Таков Левша — самый фантастический из героев Лескова. Он всеми унижен на родине. Здесь никому не нужен его редкий талант, а он спешит из-за границы домой, чтобы передать государю, что нельзя ружья кирпичным порошком чистить — случится война, стрелять не будут. Но родина встречает Левшу самым жестоким образом. Его, больного, «свалили в квартале на пол, обыскали», «деньги обрали» и отправили умирать в простонародную Обухвинскую больницу. А Левша, и умирая, не о себе думает: ему «два слова государю непременно надо сказать» о том, как не подвести русской армии себя на войне испорченными ружьями, да только так и не был никем услышан смешной бедолага, мастер-патриот, который и на жалком своем смертном одре помнил лишь о пользе государству и народу русскому.

«Удивительным и невероятным» делает «лесковского человека» его одухотворенная красота, великая телесная и духовная сила.

От дьякона Ахилки («Соборяне») пошли чудесные, чистые сердцем лесковские богатыри. Сам Ахилла Десницын поражает тем, что в таком могучем человеке (в нем, по словам Савелия Туберозова, «тысяча жизней горит») живет душа ребенка.

«Великовозрастное дитя», как его называет протопоп, он искренен в своих действиях и сокрушается от того, что за ним «по пятам идет беспорядок!»: «Не знаю я, отчего это так, и все же таки, значит, это не по моей вине, а по нескладности, потому что у меня такая природа...» А «природа» Ахиллы такова, что он не только может «скакать степным киргизом» на гнедом долгогривом коне или на виду у публики вступить в состязание с комедиантом-великаном и победить его, но и быть молитвенником — «за себя и за весь мир умолять удержать праведный гнев на нас движимый!»

Преданный своей чистой детской душой отцу Савелию, Ахилла не покидает опального протопопа, не оставляет его одного и мертвого, находясь при нем три бессонные ночи за чтением Евангелия и непрестанно уговаривая покойного встать: «Баточка!.. Встань! А? При мне при одном встань!»

Воспринявший неведомым образом дух почившего Туберозова, Ахилла уходит из мира, по словам Захария, «мудрым», сознающим его тщетность, возвращая небесам сохраненную среди мирной суеты свою невинную, ангельски чистую душу.
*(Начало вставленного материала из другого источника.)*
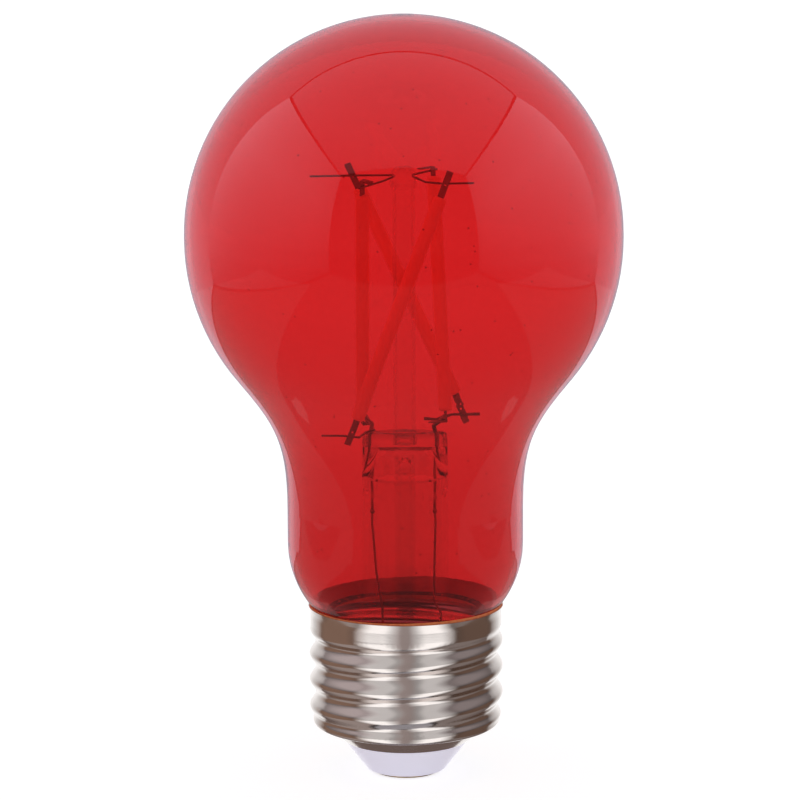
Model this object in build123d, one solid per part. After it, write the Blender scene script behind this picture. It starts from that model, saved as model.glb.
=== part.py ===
from build123d import *
from math import asin, atan2, cos, degrees, pi, radians, sin, sqrt
import os

# LED filament lamp of the common pear shape, with a red see-through globe and a screw cap.
# Millimetres. The origin is the flat tip of the centre contact, on the lamp's axis, and +Z runs
# up to the crown. -Y is the side that the photograph looks at.

# Centre contact and insulator
contact_thickness = 0.4
contact_round = 0.25
contact_margin = 0.9
contact_pin_radius = 1.1
contact_pin_proud = 1.2
pin_clearance = 0.02
insulator_height = 4.3
insulator_taper = 3.3
insulator_round = 0.6
insulator_seat_rise = 1.0
insulator_step = 0.12

# Screw cap of the 26 mm size, seven threads to the inch
thread_pitch = 3.629
thread_crest_radius = 13.2
thread_depth = 0.85
thread_length = 10.25
thread_run_in = 1.2
thread_run_out = 2.1
first_crest_rise = 4.45
thread_sections_per_turn = 14
shell_wall = 0.25
collar_inset = 0.15
collar_length = 2.5
rim_flare = 0.25
rim_flare_length = 1.2
lip_inset = 0.45
lip_rise = 1.15
corner_radius = 0.7
crease_inset = 2.15
cone_taper = 1.9
cone_rise = 1.6

# Radii and heights of the cap that follow from these
thread_root_radius = thread_crest_radius - thread_depth
collar_radius = thread_crest_radius - collar_inset
lip_radius = thread_crest_radius - lip_inset
crease_radius = lip_radius - crease_inset
cone_radius = crease_radius - cone_taper
insulator_tip_radius = cone_radius - insulator_taper
contact_radius = insulator_tip_radius - contact_margin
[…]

С могутным Ахиллой, в котором «тысяча жизней горит», сходственен чувствительный тупейный художник из одноименного рассказа Лескова. Тупейный художник — это просто парикмахер. Убирающий крепостных актрис Аркадий обнаруживает в себе подобную Ахиллиной богатырскую душу. Любя актрису — танцовщицу графа Каменского, Аркадий решается бежать с ней, да неудачно. Через какой ад проходит он в графских пыточных подвалах! С какой отвагой и самоотверженностью сражается на войне! И все для того, чтобы выжить и вернуться к возлюбленной.

Подвиг души роднит тупейного художника с артельным главой старообрядцев Лукой Кириловым, когда тот в непогоду совершает переход с двумя иконами через ревущий Днепр. Но

Луку, равно как и деда Мароя, согласившегося выдать себя за вора, укравшего икону с запечатленным ангелом, ведет не подвиг личного мужества. Ими движет нечто грандиозное — утоление «жажды единодушия» с отечеством, т. е. желание жить со всею Русью единой православной верой.
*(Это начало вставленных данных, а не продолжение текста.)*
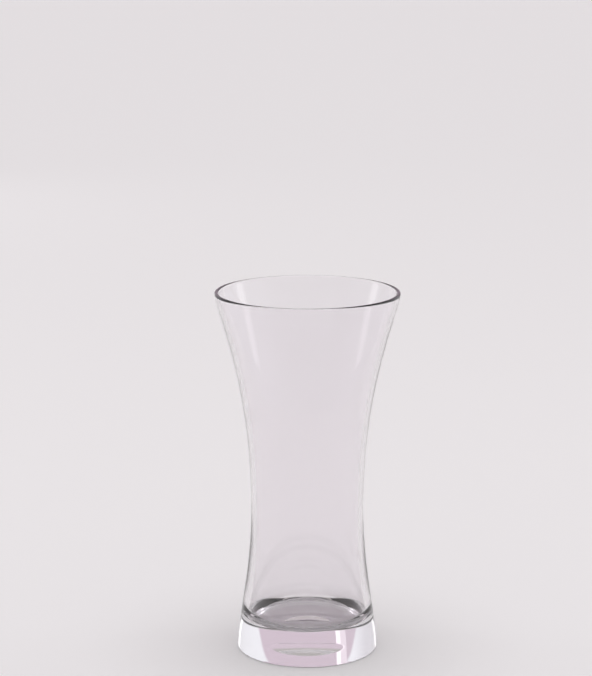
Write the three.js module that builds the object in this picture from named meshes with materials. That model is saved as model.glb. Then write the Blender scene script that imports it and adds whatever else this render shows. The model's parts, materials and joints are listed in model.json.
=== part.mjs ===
// Flared clear glass flower vase, one piece of glass: a heavy solid base, a narrow waist and a wide mouth.
// Millimetres, +Z up. The origin is the centre of the ring that the vase stands on.
// The whole shape is one closed outline, turned about the Z axis.

import * as THREE from "three";

// Driving dimensions
const HEIGHT = 254;
const BASE_RADIUS = 49; // the outside, just above the heel
const WAIST_RADIUS = 39.2; // the outside, at its narrowest
const WAIST_HEIGHT = 100;
const MOUTH_RADIUS = 64; // the outside of the lip
const LIP_LEAN = 0.17; // how far the side leans out at the lip, for each millimetre that it rises

const FLOOR_HEIGHT = 20.8; // the solid glass under the cavity
const FLOOR_CORNER_RADIUS = 9; // where the cavity's floor turns up into its wall
const CAVITY_RADIUS = 40.6; // the cavity, just above that corner
const CAVITY_LEAN = -0.15; // the cavity's wall leans in there, as the outside does
const CAVITY_WAIST_RADIUS = 35.7;
const LIP_THICKNESS = 2.8; // the lip is a half circle across the wall

const HEEL_RADIUS = 1.2; // the rounded edge between the outside and the ring it stands on
const PUNT_RADIUS = 17; // the shallow dome pressed up into the underside
const PUNT_RISE = 2;

// The lengths of the side curves' handles
const BASE_HANDLE = 18;
const CAVITY_HANDLE = 18;
const BELOW_WAIST_HANDLE = 43;
const CAVITY_BELOW_WAIST_HANDLE = 30;
const ABOVE_WAIST_HANDLE = 88;
const LIP_HANDLE = 20;

// How finely the outline is divided, and the turn about the axis
const LOWER_STEPS = 8;
const UPPER_STEPS = 11;
const CORNER_STEPS = 6;
const HEEL_STEPS = 3;
const LIP_STEPS = 6;
const PUNT_STEPS = 3;
const TURN_STEPS = 72;

const { Vector2 } = THREE;

// A round stretch of the outline, between two angles counted anticlockwise from straight out.
function arc(centreRadius, centreHeight, radius, from, to, steps) {
  const curve = new THREE.EllipseCurve(centreRadius, centreHeight, radius, radius, from, to, from > to);
  return curve.getPoints(steps);
}

// One side of the wall from bottom to top, as two curves that meet upright at the waist.
function side(start, startLean, startHandle, waistRadius, belowWaistHandle, end) {
  const lower = new THREE.CubicBezierCurve(
    start,
    new Vector2(start.x + startLean * startHandle, start.y + startHandle),
    new Vector2(waistRadius, WAIST_HEIGHT - belowWaistHandle),
    new Vector2(waistRadius, WAIST_HEIGHT),
  );
  const upper = new THREE.CubicBezierCurve(
    new Vector2(waistRadius, WAIST_HEIGHT),
    new Vector2(waistRadius, WAIST_HEIGHT + ABOVE_WAIST_HANDLE),
    new Vector2(end.x - LIP_LEAN * LIP_HANDLE, end.y - LIP_HANDLE),
    end,
  );
  return [...lower.getPoints(LOWER_STEPS), ...upper.getPoints(UPPER_STEPS).slice(1)];
}

// The punt is part of a sphere, from its top on the axis down to the ring that the vase stands on.
function punt() {
  const sphere = (PUNT_RADIUS ** 2 + PUNT_RISE ** 2) / (2 * PUNT_RISE);
  const reach = Math.asin(PUNT_RADIUS / sphere);
  return arc(0, PUNT_RISE - sphere, sphere, Math.PI / 2, Math.PI / 2 - reach, PUNT_STEPS);
}

function heel() {
  return arc(BASE_RADIUS - HEEL_RADIUS, HEEL_RADIUS, HEEL_RADIUS, -Math.PI / 2, 0, HEEL_STEPS);
}

// The lip's half circle starts and ends square to the leaning wall.
function lip() {
  const radius = LIP_THICKNESS / 2;
  const lean = Math.atan(LIP_LEAN);
  return arc(MOUTH_RADIUS - radius, HEIGHT - radius, radius, -lean, Math.PI - lean, LIP_STEPS);
}

function floorCorner() {
  const lean = Math.atan(-CAVITY_LEAN);
  const centreRadius = CAVITY_RADIUS - FLOOR_CORNER_RADIUS * Math.cos(lean);
  const centreHeight = FLOOR_HEIGHT + FLOOR_CORNER_RADIUS;
  return arc(centreRadius, centreHeight, FLOOR_CORNER_RADIUS, lean, -Math.PI / 2, CORNER_STEPS);
}

// The outline runs from the axis under the vase, out and up the outside, over the lip,
// down the cavity's wall and back to the axis on its floor.
function outline() {
  const heelArc = heel();
  const lipArc = lip();
  const cornerArc = floorCorner();
  const outside = side(
    heelArc.at(-1), 0, BASE_HANDLE, WAIST_RADIUS, BELOW_WAIST_HANDLE, lipArc[0],
  );
  const cavity = side(
    cornerArc[0], CAVITY_LEAN, CAVITY_HANDLE, CAVITY_WAIST_RADIUS, CAVITY_BELOW_WAIST_HANDLE, lipArc.at(-1),
  );
  const underside = punt();
  underside[0].x = 0;
  return [
    ...underside,
    ...heelArc,
    ...outside.slice(1),
    ...lipArc.slice(1),
    ...cavity.reverse().slice(1),
    ...cornerArc.slice(1),
    new Vector2(0, FLOOR_HEIGHT),
  ];
}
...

Происшедшее с героями настолько велико по своей значимости, что дед Марой не выдерживает переполнившего душу блаженства — ему воочию видятся ангелы на мосту — и умирает.
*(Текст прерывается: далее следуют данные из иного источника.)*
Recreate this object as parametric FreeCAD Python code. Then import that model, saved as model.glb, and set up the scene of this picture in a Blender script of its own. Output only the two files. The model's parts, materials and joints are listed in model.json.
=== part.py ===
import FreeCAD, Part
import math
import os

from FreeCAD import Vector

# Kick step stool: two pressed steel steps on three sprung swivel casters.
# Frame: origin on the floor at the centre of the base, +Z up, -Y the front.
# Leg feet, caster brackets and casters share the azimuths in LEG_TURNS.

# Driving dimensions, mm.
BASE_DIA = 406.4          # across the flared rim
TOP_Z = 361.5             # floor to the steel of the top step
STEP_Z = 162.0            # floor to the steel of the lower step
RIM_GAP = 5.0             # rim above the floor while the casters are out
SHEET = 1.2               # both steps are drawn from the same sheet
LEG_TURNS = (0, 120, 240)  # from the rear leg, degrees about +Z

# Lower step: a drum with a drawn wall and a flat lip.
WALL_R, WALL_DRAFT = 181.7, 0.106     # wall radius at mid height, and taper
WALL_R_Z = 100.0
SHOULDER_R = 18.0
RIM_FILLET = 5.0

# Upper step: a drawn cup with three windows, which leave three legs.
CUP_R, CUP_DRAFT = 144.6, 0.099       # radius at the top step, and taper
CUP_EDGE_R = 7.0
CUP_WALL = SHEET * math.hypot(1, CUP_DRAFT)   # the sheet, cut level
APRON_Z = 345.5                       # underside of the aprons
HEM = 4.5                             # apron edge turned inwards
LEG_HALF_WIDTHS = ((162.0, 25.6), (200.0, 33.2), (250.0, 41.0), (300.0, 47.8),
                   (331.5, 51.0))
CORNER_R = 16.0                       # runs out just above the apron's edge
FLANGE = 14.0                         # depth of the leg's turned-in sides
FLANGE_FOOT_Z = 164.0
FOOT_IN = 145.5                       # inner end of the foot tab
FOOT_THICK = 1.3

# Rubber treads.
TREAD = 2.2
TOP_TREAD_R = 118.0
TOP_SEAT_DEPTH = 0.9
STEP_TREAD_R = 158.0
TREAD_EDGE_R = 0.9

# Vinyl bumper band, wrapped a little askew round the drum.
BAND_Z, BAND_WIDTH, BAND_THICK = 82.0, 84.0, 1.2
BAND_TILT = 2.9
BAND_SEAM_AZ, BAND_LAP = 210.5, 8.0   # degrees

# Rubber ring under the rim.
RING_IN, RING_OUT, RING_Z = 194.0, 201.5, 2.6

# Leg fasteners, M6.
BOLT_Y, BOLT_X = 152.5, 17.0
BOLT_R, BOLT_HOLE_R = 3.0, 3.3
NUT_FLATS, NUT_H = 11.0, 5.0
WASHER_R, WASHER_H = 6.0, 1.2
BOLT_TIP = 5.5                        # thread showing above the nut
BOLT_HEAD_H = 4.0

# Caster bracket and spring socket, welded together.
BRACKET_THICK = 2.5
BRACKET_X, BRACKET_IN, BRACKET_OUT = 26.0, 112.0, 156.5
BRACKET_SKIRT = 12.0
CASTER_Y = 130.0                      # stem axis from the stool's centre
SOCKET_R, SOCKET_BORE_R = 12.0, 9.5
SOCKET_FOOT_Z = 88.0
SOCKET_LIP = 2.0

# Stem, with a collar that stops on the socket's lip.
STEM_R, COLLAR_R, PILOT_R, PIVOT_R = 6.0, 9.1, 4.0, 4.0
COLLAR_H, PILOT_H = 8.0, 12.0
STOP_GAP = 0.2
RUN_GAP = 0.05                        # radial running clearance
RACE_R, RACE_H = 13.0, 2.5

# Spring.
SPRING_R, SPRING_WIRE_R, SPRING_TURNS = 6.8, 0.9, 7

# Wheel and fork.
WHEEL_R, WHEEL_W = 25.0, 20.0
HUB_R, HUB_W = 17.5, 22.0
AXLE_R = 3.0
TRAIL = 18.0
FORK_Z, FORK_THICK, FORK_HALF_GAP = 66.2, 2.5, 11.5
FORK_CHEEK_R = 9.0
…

Но Лесков, по мысли Л. Аннинского, также знает, какая невероятная бездна сокрыта в человеческой душе, «какой зверь там дремлет». «И будит этого зверя не корысть и не подлость, не стечение обстоятельств.., а самая что ни есть естественная, всю душу забирающая любовь» 115 .

Сам Лесков, несмотря на глубокое чувство, испытанное им к Катерине Степановне Савицкой, с которой прожил тринадцать лет, так и не сможет никому и ничему, кроме литературы, отдать душу. Но в «Леди Макбет Мценского уезда» он вдруг предстанет «преклонившим колени перед страстью, темной ее силой, “тусклым огнем желанья”» 116 . И опять перед читателем вырастает невероятный человеческий характер.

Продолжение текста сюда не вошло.